Reflection Questions

  1. Paul names more than twenty-six individuals in this chapter, many of them otherwise unknown to history. What does the specificity of these greetings reveal about the nature of Christian community – and about Paul’s own pastoral character?
  2. Phoebe is called both diakonos (minister/deacon) and prostatis (patron/benefactor). What do these titles tell us about the roles women played in the early church, and how should this shape our understanding of women’s ministry today?
  3. Paul warns against people who cause divisions through “smooth talk and flattery” (16:18). How do you distinguish between leaders who genuinely serve the community and those who serve their own appetites while sounding impressive?

Prayer

God of peace, we thank you for the faces behind the faith – Phoebe who carried the gospel, Priscilla and Aquila who risked their lives, Junia who was outstanding among the apostles, and all the named and unnamed saints who built your church with their bodies and their resources.
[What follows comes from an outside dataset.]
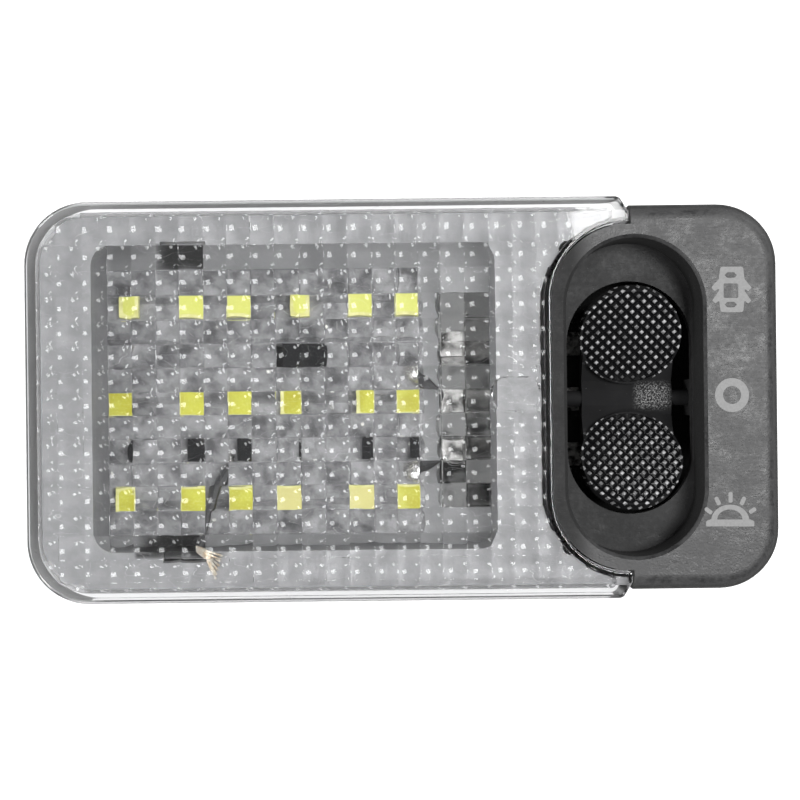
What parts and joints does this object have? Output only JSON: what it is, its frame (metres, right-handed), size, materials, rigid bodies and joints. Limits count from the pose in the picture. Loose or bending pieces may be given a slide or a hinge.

Forgive us when we reduce the gospel to abstraction and forget that it lives in the relationships between real people with real names and real stories. Give us the generosity of Phoebe, the courage of Priscilla and Aquila, and the faithfulness of those who labor quietly and never make the headlines. Guard our communities against those who would divide us for their own gain, and hasten the day when you crush the serpent under our feet. To you, the only wise God, be glory forevermore through Jesus Christ. Amen.